The Buffalo Philharmonic Orchestra’s Friday Coffee Concert was historic in a way. In addition to the usual jelly and jimmied doughnuts, they had paczki and fastnachts. These pre-Lenten pastries were a little late according to the calendar year, but they were right in keeping with the concert, which is all about the glory of Polish music.

And if fastnachts are German, that’s fine, too. Mieczyslaw Karlowicz’s Symphonic Prologue to “The White Dove,” which opened the concert, has a lot of Wagner about it.

Once again, BPO Music Director JoAnn Falletta has put together an interesting set of pieces, from obscure to well-known. Following the Karlowicz, you hear Krzysztof Penderecki’s Concerto For Horn and Orchestra, “Winter Journey.” And the concert ends with Chopin’s eternally popular Piano Concerto No. 1.

A “brava” to Falletta in particular for that opening piece. Born in 1876, Karlowicz lived only into his early 30s. He was, unfortunately, a mountain climber, and he died in an avalanche. People still leave bouquets where his body was found. When you hear his music, you get an idea why.

This piece is beautiful. It is Wagnerian in its poetic use of clarinet, oboe and brass, and its sudden passionate outbursts from the strings. The orchestra played it lovingly and it was soaring and satisfying. Karlowicz wrote this 11-minute tone poem when he was 24. How sad it was to lose him.

The Penderecki concerto featured Jacek Muzyk, the BPO’s principal horn player, as soloist. It had a completely different appeal. The beginning is something to experience, especially in the clarity of Kleinhans Music Hall. The piece starts with a kind of subterranean hum. It sounds as if the hall’s heating system is kicking on. The horn also makes a weird entrance. It sounds at first as if it is part of the orchestra, and the solo voice emerges only gradually. When it does, it carries beautifully into the hall.

The music could be called fragmented, and it never capitalized on the horn’s unique, transcendent serenity. But it is full of melody and it holds your attention. Its spiky lines make me think of Prokofiev, and so do the echoing exchanges the horn has with the orchestra and with other instruments. Muzyk, who is from Poland, gave the piece energy and conviction.

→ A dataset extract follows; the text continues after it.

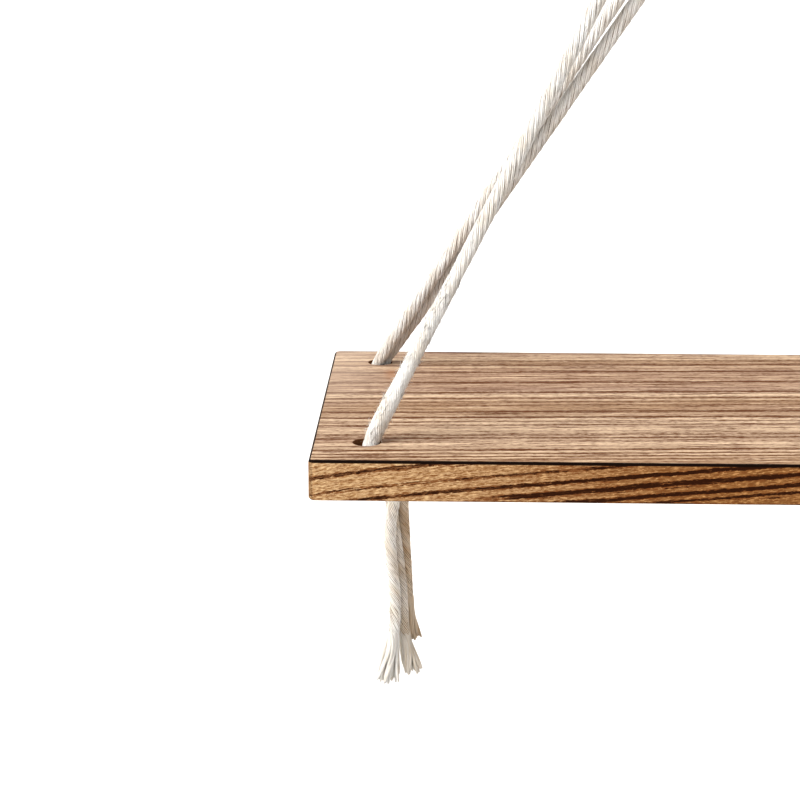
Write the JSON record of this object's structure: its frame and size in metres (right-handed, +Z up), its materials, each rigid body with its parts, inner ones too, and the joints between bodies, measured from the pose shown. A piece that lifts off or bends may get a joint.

Friday’s applause won us an uncompromising encore, “Appel Interstellaire,” or “Interstellar Horn Call,” by Olivier Messiaen. The five-minute tour de force ran the gamut of horn sounds, from grunts to whinnies to sighs. Abstract as it was, Muzyk’s skills are such that it was weirdly intriguing.

The Chopin concerto featured guest pianist Yoonie Han. She walked out in a bright green gown. Unusually constructed, it had a separate section that she tossed over the back of the piano bench.

Other than that bold fashion statement, she showed herself Friday to be a wan performer. Her main strength is a certain delicacy of movement. She can pounce on handfuls of notes and flick them off just so.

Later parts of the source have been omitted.